The concerns are real and shouldn’t be minimized. The Tether relationship introduces systemic risk that’s difficult to fully quantify. The regulatory posture is less robust than fully licensed Western exchanges. The exclusion of US users reflects ongoing regulatory friction that isn’t going away.
Approach it eyes open, enable every security feature from day one, keep only active trading capital on the platform, and understand precisely what you’re trading and why. Do that, and Bitfinex can be a genuinely powerful tool for a serious trader’s arsenal.
But if you’re new to crypto, based in the US, or want maximum regulatory comfort — this isn’t the right exchange for you, and that’s a perfectly reasonable conclusion to reach.

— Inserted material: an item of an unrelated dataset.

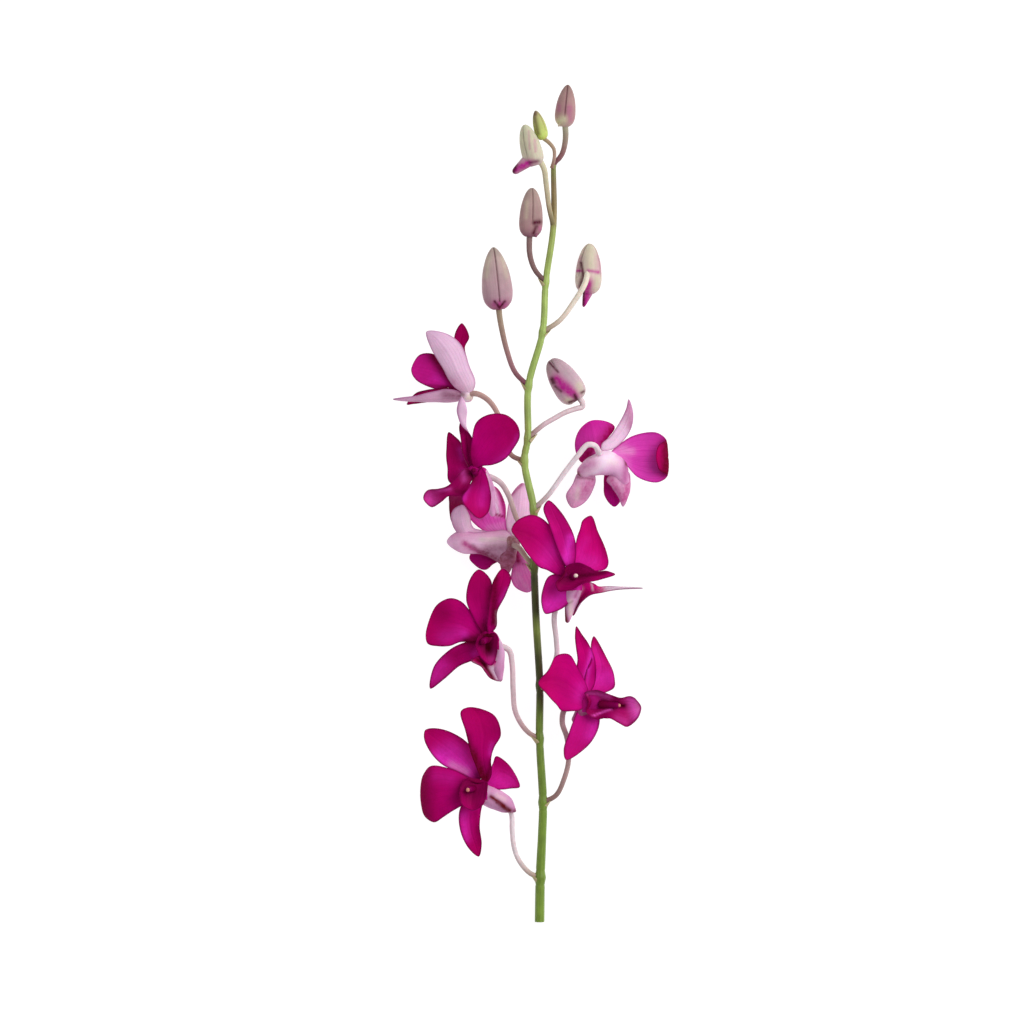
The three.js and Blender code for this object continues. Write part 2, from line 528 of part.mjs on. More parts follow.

Bitfinex Review: Quick Summary
| Feature | Rating |
|---|---|
| Trading Interface | ⭐⭐⭐⭐⭐ |
| Order Type Depth | ⭐⭐⭐⭐⭐ |
| Liquidity (Major Pairs) | ⭐⭐⭐⭐⭐ |
| Fee Structure | ⭐⭐⭐⭐ |
| P2P Lending Market | ⭐⭐⭐⭐⭐ |
| Security (Current) | ⭐⭐⭐⭐ |
| Regulatory Compliance | ⭐⭐⭐ |
| Mobile App | ⭐⭐⭐⭐ |
| Beginner Friendliness | ⭐⭐ |
| Asset Selection | ⭐⭐⭐⭐ |
| Customer Support | ⭐⭐⭐ |
| Derivatives Offering | ⭐⭐⭐ |
| Overall | ⭐⭐⭐⭐ |
Disclaimer: This review is for informational purposes only and does not constitute financial or investment advice. Cryptocurrency trading carries significant risk, including the possible loss of capital. Margin trading amplifies both gains and losses. Always conduct your own research and consult a qualified financial professional before making investment decisions.